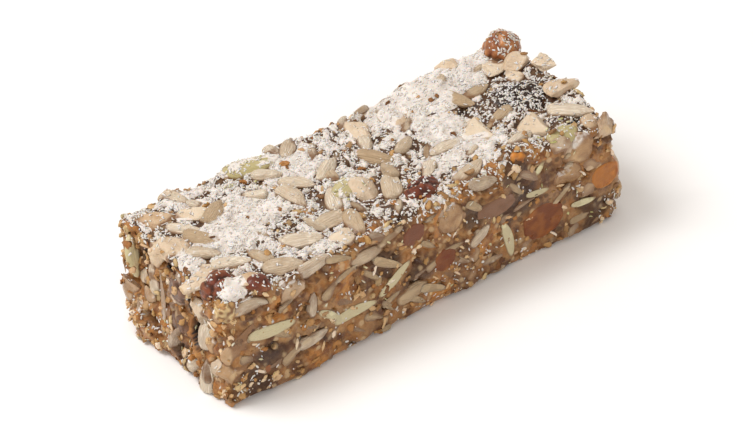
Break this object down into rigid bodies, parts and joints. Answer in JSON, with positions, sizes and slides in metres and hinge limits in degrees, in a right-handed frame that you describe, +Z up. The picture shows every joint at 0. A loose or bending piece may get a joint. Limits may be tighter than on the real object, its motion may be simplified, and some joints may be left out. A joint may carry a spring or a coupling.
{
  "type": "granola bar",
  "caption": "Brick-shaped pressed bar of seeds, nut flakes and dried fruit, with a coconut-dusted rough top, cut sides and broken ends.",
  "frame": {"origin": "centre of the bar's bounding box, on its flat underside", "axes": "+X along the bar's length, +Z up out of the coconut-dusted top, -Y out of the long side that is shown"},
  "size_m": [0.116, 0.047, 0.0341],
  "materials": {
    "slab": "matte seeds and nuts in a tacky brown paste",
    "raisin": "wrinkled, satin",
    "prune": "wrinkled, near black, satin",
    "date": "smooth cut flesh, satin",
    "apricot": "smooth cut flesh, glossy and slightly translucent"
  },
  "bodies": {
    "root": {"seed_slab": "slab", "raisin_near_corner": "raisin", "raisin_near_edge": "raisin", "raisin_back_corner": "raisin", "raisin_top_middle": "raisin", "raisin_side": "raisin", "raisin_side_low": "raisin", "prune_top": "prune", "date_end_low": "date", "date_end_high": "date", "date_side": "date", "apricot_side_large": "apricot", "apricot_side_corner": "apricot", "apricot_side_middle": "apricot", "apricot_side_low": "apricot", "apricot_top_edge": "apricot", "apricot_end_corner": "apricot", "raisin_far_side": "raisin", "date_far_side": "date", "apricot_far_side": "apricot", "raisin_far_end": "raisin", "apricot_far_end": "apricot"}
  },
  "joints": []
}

**GOAL**
The lines above should be duplicated exactly.

**TASK OUTPUT**
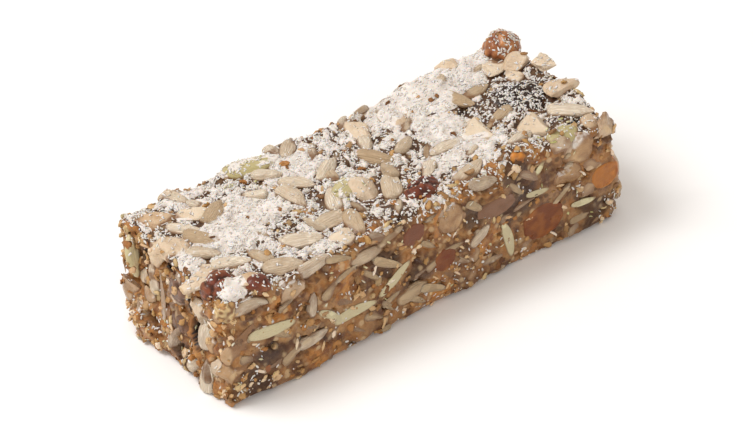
Break this object down into rigid bodies, parts and joints. Answer in JSON, with positions, sizes and slides in metres and hinge limits in degrees, in a right-handed frame that you describe, +Z up. The picture shows every joint at 0. A loose or bending piece may get a joint. Limits may be tighter than on the real object, its motion may be simplified, and some joints may be left out. A joint may carry a spring or a coupling.
{
  "type": "granola bar",
  "caption": "Brick-shaped pressed bar of seeds, nut flakes and dried fruit, with a coconut-dusted rough top, cut sides and broken ends.",
  "frame": {"origin": "centre of the bar's bounding box, on its flat underside", "axes": "+X along the bar's length, +Z up out of the coconut-dusted top, -Y out of the long side that is shown"},
  "size_m": [0.116, 0.047, 0.0341],
  "materials": {
    "slab": "matte seeds and nuts in a tacky brown paste",
    "raisin": "wrinkled, satin",
    "prune": "wrinkled, near black, satin",
    "date": "smooth cut flesh, satin",
    "apricot": "smooth cut flesh, glossy and slightly translucent"
  },
  "bodies": {
    "root": {"seed_slab": "slab", "raisin_near_corner": "raisin", "raisin_near_edge": "raisin", "raisin_back_corner": "raisin", "raisin_top_middle": "raisin", "raisin_side": "raisin", "raisin_side_low": "raisin", "prune_top": "prune", "date_end_low": "date", "date_end_high": "date", "date_side": "date", "apricot_side_large": "apricot", "apricot_side_corner": "apricot", "apricot_side_middle": "apricot", "apricot_side_low": "apricot", "apricot_top_edge": "apricot", "apricot_end_corner": "apricot", "raisin_far_side": "raisin", "date_far_side": "date", "apricot_far_side": "apricot", "raisin_far_end": "raisin", "apricot_far_end": "apricot"}
  },
  "joints": []
}